On the repayment of the loan, the judge stated he conjured up the obligation to repay the loan.
- There was no loan agreement or evidence to verify the existence of the loan;
- This loan was not mentioned by PA until January 2020, some 14 months after the filing of his Form E;
- There was no clear evidence in the company accounts of the purported loan;
- He stated he “had no need to” disclose it earlier because he felt it was a “zero sum game”;
- At one point in evidence
On the legal costs allegedly owed by the company:
- PA was in no doubt he could not use the account for his own personal legal costs, if not clear from the order then clear from a letter from MM’s solicitors on 20 May 2019;
- PA averred to repaying his partner £2,020 but there is no separate statement of this additional liability and is not corroborated in the bank statements;
- In the application for variation/clarification (January 2020) he wished to allow Pier to defend itself but this was long after he had withdrawn sums from the account to pay legal costs;
- Solicitors invoices were addressed to PA personally;
- One solicitors letter makes clear that the vast majority of the work related to the welfare proceedings which had nothing to do with Pier;
- One invoice was marked in relation to “professional charges in relation to your personal family affairs and the ToLATA/bare trust and schedule 1 claim” (emphasis by underlining added).

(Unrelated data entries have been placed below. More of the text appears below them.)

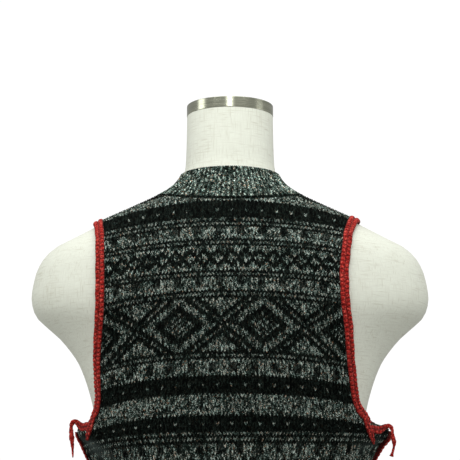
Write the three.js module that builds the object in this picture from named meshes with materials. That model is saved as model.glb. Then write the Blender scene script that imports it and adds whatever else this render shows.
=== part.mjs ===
// A Fair Isle sweater vest worn by a limbless dress form.
// Millimetres, +Z up. The origin is the centre of the form's flat base.
// The back of the vest faces -Y and its front faces +Y.

import * as THREE from 'three';
import { mergeVertices } from 'three/addons/utils/BufferGeometryUtils.js';

// ---- Driving dimensions ----

const NECK_TOP = 786.7;
const CAP_HEIGHT = 13;
const CAP_RADIUS = 52.6;
const CAP_EDGE = 1;
const SEAM_GAP = 0.3;
const EDGING_GAP = 0.6;
const EDGING_SOFTNESS = 0.3;

const CLOTH_CLEARANCE = 2.2;
const KNIT_WALL = 2.4;
const RIB_WALL = 2.8;
const TRIM_WIDTH = 9;
const TRIM_WALL = 3.8;
const TRIM_INSET = 0.2;
const SIDE_TRIM_WIDTH = 9;
const SIDE_TRIM_WALL = 3;
const SIDE_TRIM_TOP_GAP = 1.5;

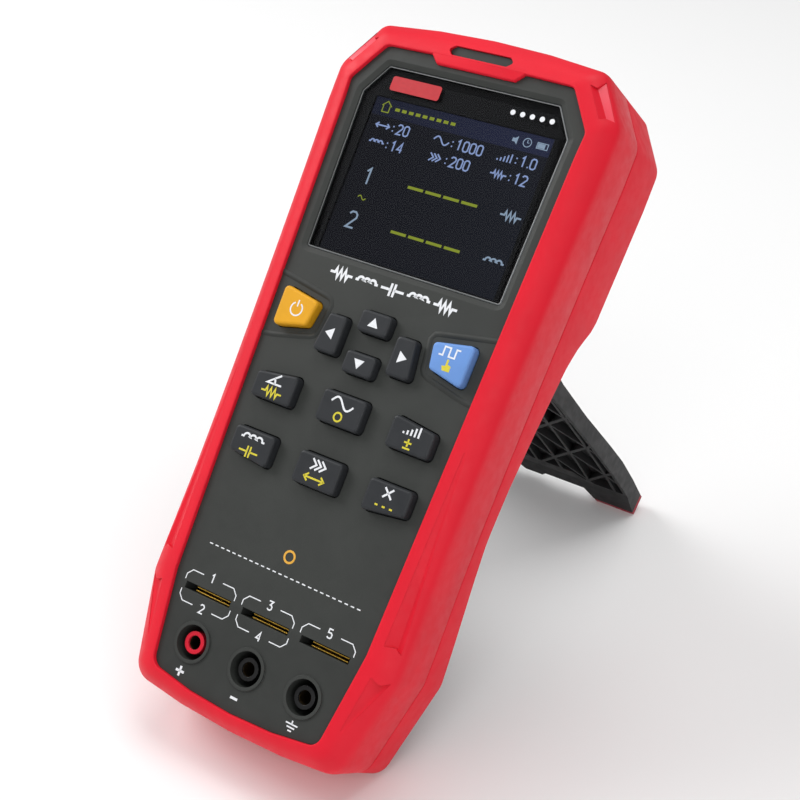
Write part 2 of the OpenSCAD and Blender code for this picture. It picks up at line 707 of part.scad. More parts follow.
module battery_door() color([0.18, 0.18, 0.18]) upright()
    difference() {
        across(0.15 - door_half, door_half - 0.15,
               back_slab(door_low + 0.15, door_high - 0.15, 0.05, door_thick));
        at_points(door_screw_spots) {
            translate([0, 0, -40])
                cylinder(r = 1.25, h = 40);
            translate([0, 0, -40])
                cylinder(r = 2.4, h = 40 - door_seat);
        }
    }

// Screw with a cross recess in its head
module screw(r_head, h_head, r_shank, length)
    difference() {
        union() {
            translate([0, 0, -h_head])
                cylinder(r = r_head, h = h_head);
            cylinder(r = r_shank, h = length);
        }
        for (a = [0, 90])
            rotate([0, 0, a])
                translate([-r_head * 0.6, -0.25, -h_head - 1])
                    cube([r_head * 1.2, 0.5, 1.6]);
    }

module battery_door_screws() color([0.6, 0.6, 0.62]) upright()
    at_points(door_screw_spots)
        translate([0, 0, -door_seat - 0.02])
            screw(2, 0.9, 1, 8);

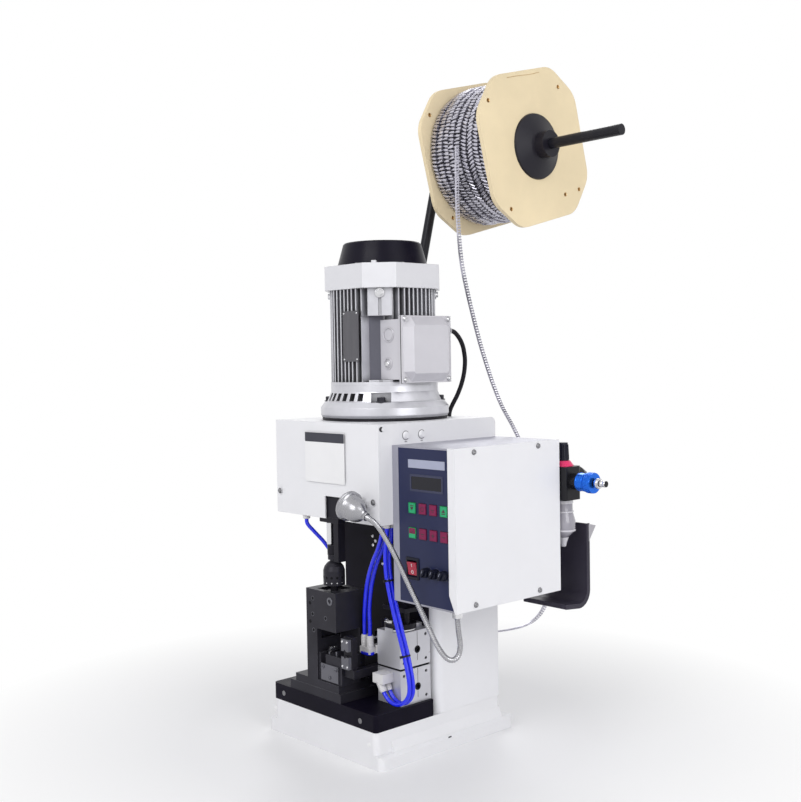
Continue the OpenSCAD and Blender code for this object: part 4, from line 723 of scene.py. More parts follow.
with piece("flange_score", "reel_board", "bronze", body="supply_reel") as bm:
    score = [on_flange(-38 + 7.6 * k, 107.0 + 0.5 * math.sin(k * 0.7), reel_high.x) for k in range(11)]
    swept(bm, score, lambda i: 0.4, 6)
print("bushings", 4 * len(FLANGE_HOLES))

# %% [markdown]
# ## The motor's small parts
# The cast motor body comes from the measured model. What is missing is what a fitter bolts to it: the
# rubber gasket under the flange, hexagon bolts in the flange's pockets and under the end band, and a
# rating plate held by four rivets.

# %% Helpers for screws and bolts
MOTOR_X, MOTOR_Y = 3.0, -4.0
WASHER_TOP = 1.3


def hex_bolt(bm, place, across, height, washer=0.0):
    """Hexagon head with a chamfered top and, if asked, a washer under it."""
    if washer:
        turned(bm, place, [(washer - 0.3, 0), (washer, 0.3), (washer, 1.1), (washer - 0.4, 1.4),
                           (0, 1.4)], 32)
    base = WASHER_TOP if washer else 0.0
    corner = across / 2 / math.cos(math.pi / 6)
    stack(bm, place, [(base, circle_outline(corner, 6)), (base + height - 0.8, circle_outline(corner, 6)),
                      (base + height, circle_outline(corner * 0.82, 6))])


def domed_screw(bm, place, radius, height):
    """Domed round head with a sunken middle."""
    turned(bm, place, [(radius, 0), (radius, height * 0.4), (radius * 0.86, height * 0.8),
                       (radius * 0.6, height), (radius * 0.22, height), (radius * 0.18, height * 0.35),
                       (0, height * 0.3)], 24)


def cap_screw(bm, place, radius, height):
    """Cylinder head with a chamfered rim and a round socket."""
    hole = radius * 0.52
    turned(bm, place, [(radius, 0), (radius, height - 0.4), (radius - 0.4, height), (hole, height),
                       (hole * 0.96, height * 0.45), (0, height * 0.4)], 24)


def around_motor(angle, radius, z):
    """A point round the motor's axis; angle 0 is +X and grows towards +Y."""
    turn = math.radians(angle)
    return Vector((MOTOR_X + radius * math.cos(turn), MOTOR_Y + radius * math.sin(turn), z))


print("fasteners ready")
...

- No client care letters were produced to confirm the identity of the client – PA stated he did not produce them because they were “so long” despite the swathes of evidence he has produced for proceedings;
- There was no reason why Pier should incur, or have incurred, any legal costs in the substantive proceedings in any event given the company would like take a neutral stance;
- There is no evidence that the company sought any preliminary advice even to establish this position, and/or the potential conflict of interest with PA;
- On PA’s case there was likely a conflict of interest for solicitors acting from him and Pier;
- Two sets of solicitors from their correspondence appeared to be embarrassed to discover invoices had been settled from frozen accounts.
In conclusion, despite there being a 750 page bundle there was no single document evidencing any obligation to pay the director’s salary, the existence of the loans or the bona fide legal costs.
Mr Justice Cobb found that, to the required standard:
i) PA breached the ‘freezing order’ of 22 March 2019 by making/procuring the transfers/payments set out in MM’s amended Application Notice (27 April 2020);
ii) Such breaches were deliberate – PA made/procured the payments knowing that they were in breach of the freezing order.
The question of sanction was adjourned to a date to be fixed however indicated it should be listed soon, not least because this court has made orders premised upon Pier having sufficient funds to pay for expert tax advice in order to quantify Pier’s liabilities (for the purpose of the Schedule 1 Proceedings), and family therapy (relevant to the Welfare Proceedings).